Goethe has the reputation of having been of all famous lovers the most fickle. Like Byron, Goethe appears to have endeavoured to make himself appear more frivolous than he was. His amorous Roman Elegies, which have given so much offence, were in reality written in Thuringia, after his return from Italy; and their heroine was no one but the girl who subsequently became his wife.
It remained for a Scotchman to write the best apology for Goethe’s love-affairs. “To Goethe,” says Professor Blackie, “the sight of any beautiful object was like delicate music to the ear of a cunning musician; he was carried away by it, and floated in its element joyously, as a swallow in the summer air, or a sea-mew on the buoyant wave. Hence the rich story of Goethe’s loves, with which scandal, of course, and prudery have made their market, but which, when looked into carefully, were just as much part of his genius as Faust or Iphigenia—a part, indeed, without which neither Faust nor Iphigenia could have been written.... Let no one, therefore, take offence when I say that Goethe was always falling in love, and that I consider this a great virtue in his character.”

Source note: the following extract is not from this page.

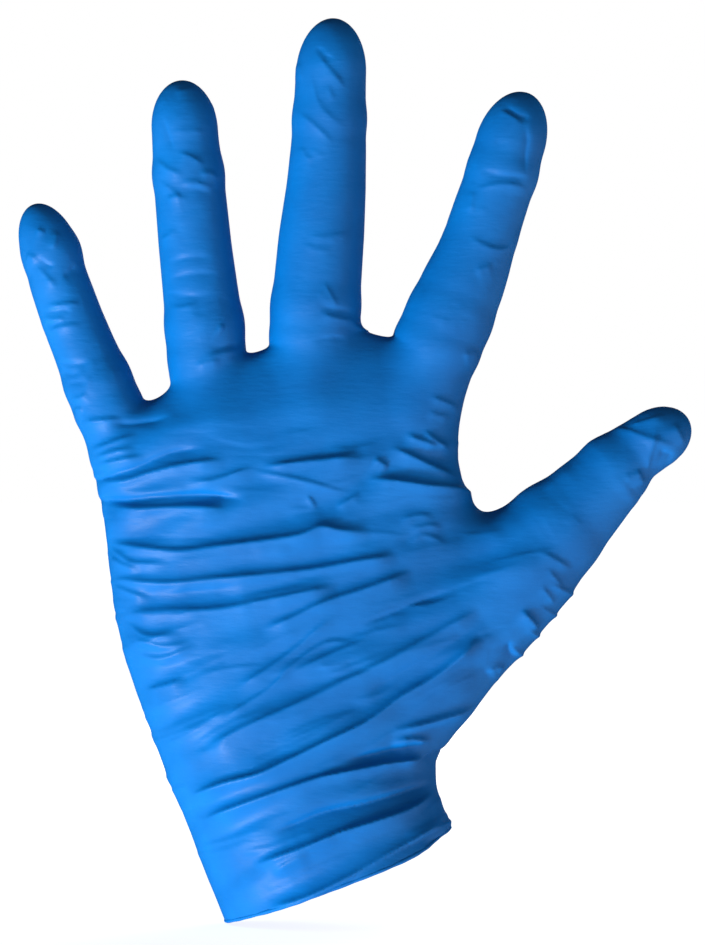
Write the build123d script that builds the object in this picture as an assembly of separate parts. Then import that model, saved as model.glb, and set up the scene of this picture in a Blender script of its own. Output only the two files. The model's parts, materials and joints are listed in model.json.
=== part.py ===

One more case: “Beethoven constantly had his love-affairs,” says Wegeler. His first love was a Cologne beauty, who coquetted with him and another man till both discovered she was engaged to a third! Several times Beethoven made up his mind to marry; he made two definite proposals, both of which were refused. One fatal objection was his habit of falling in love with women above him in “rank.” “It is a frightful thing,” he once wrote, “to make the acquaintance of such a sweet creature and to lose her immediately; and nothing is more insupportable than thus to have to confess one’s own foolishness.” One of his flames, an opera singer, gave as a reason why she refused him that he was “so ugly and half-cracked!”